= Alla breve =

Time signature in Western music notation

Examples of time signatures for alla breve

Examples of time signatures for common time

Alla breve /it/ – also known as cut time or cut common time – is a musical meter notated by the time signature symbol cut-time (a C with a vertical line through it), which is the equivalent of 2/2, though it has been used to denote 4/2. The term is Italian for "on the breve", originally meaning that the beat was counted on the breve (double whole note).

Alla breve is a "simple-duple meter with a half-note pulse". The note denomination that represents one beat is the minim or half-note. There are two of these per bar, so that the time signature 2/2 may be interpreted as "two minim beats per bar". Alternatively this is read as two beats per measure, where the half note gets the beat.

The name "common time" refers to 4/4, which has four beats to the bar, each of a quarter note (or crotchet).

==Modern usage==
In contemporary use, alla breve suggests a fairly quick tempo. Thus, it is used frequently for military marches. From about 1600 to 1900, its meaning with regard to tempo varied, so it cannot always be taken to mean a quick tempo. Using alla breve helps the musician read notes of short duration more cleanly with fewer beats.

==Historical usage==
The term alla breve is derived from the system of mensural or proportional notation, in use prior to 1600, in which note values (and their symbols) were related according to the ratios 2:1 or 3:1. Originally it refers to a tactus or metrical pulse (now commonly referred to as the "beat") on the whole note (semibreve) exchanged for that on the double whole note (breve), in contexts when the breve is twice as long as the semibreve (proportio dubla).

| Modern notation | |
| White notation (15th–16th centuries) | |
| Black notation (13th–15th centuries) | |

Early music notation in the West was developed by members of Christian religious orders, resulting in theological associations between music, its notation, and the terminology used to describe its form. Thus music in triple time was called tempus perfectum, owing to an association with the Holy Trinity, and represented by the "perfect" circle, which has no beginning or end.
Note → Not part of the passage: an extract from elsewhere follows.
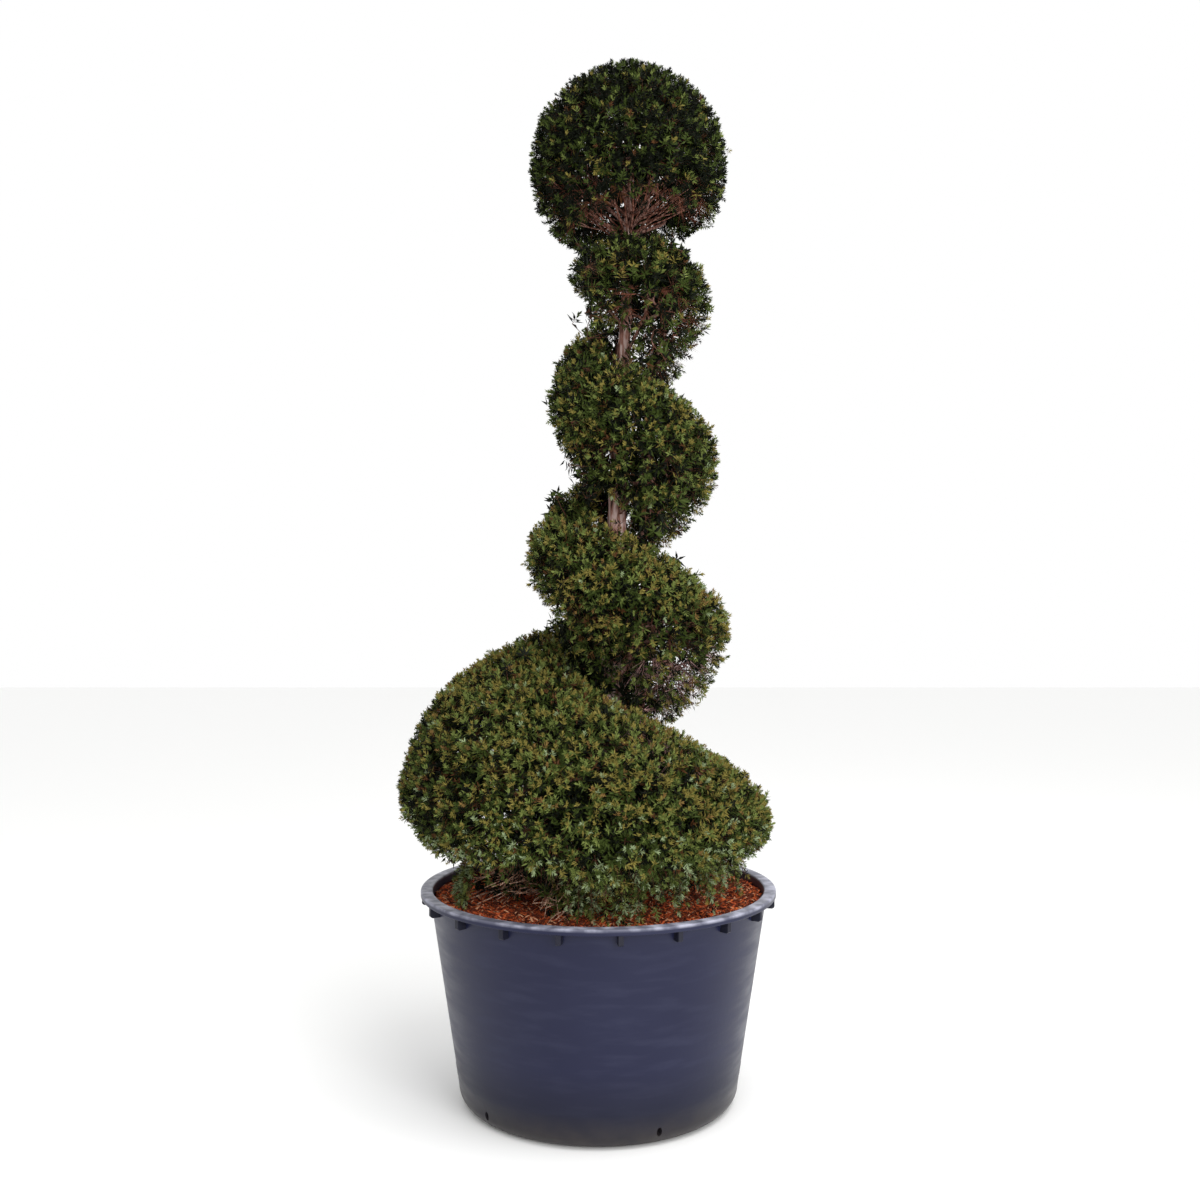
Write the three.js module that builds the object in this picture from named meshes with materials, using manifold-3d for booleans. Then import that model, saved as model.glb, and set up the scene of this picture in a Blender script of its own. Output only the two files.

Music in duple time was conversely called tempus imperfectum, of which the symbol was the broken circle, common-time, which is still used – although it has come to mean 4/4, or "common time", today. When cut through by a vertical line "cut-time", it means 2/2 – "cut common time," or alla breve.

The use of the vertical line or stroke in a musical graphical symbol, as practiced in the Middle Ages and the Renaissance, and now referred to by the modern term of "cut time", did not always have the same meaning as alla breve. It sometimes had other functions, including non-mensural ones.

==Example==
The following is an example with the same rhythm notated in 2/2 and in 4/4:
| Rhythm in 2/2 followed by the same rhythm notated in 4/4. Note there are more eighth and sixteenth notes in the 4/4 version versus eighth and quarter notes in the 2/2 version, one of the reasons 2/2 is typically easier to read at faster tempos. | |

==Sources==
- Randel, Don Michael (2003). Harvard dictionary of music, fourth edition. Cambridge, Massachusetts: The Belknap Press of Harvard University Press. ISBN 0-674-01163-5.
- Sadie, Stanley; John Tyrrell, eds. (2001). The New Grove Dictionary of Music and Musicians, 2nd edition. New York: Grove's Dictionaries. ISBN 1-56159-239-0.
- Novello, John (1986). The Contemporary Keyboardist, Hal Leonard Corporation, ISBN 0-634-01091-3.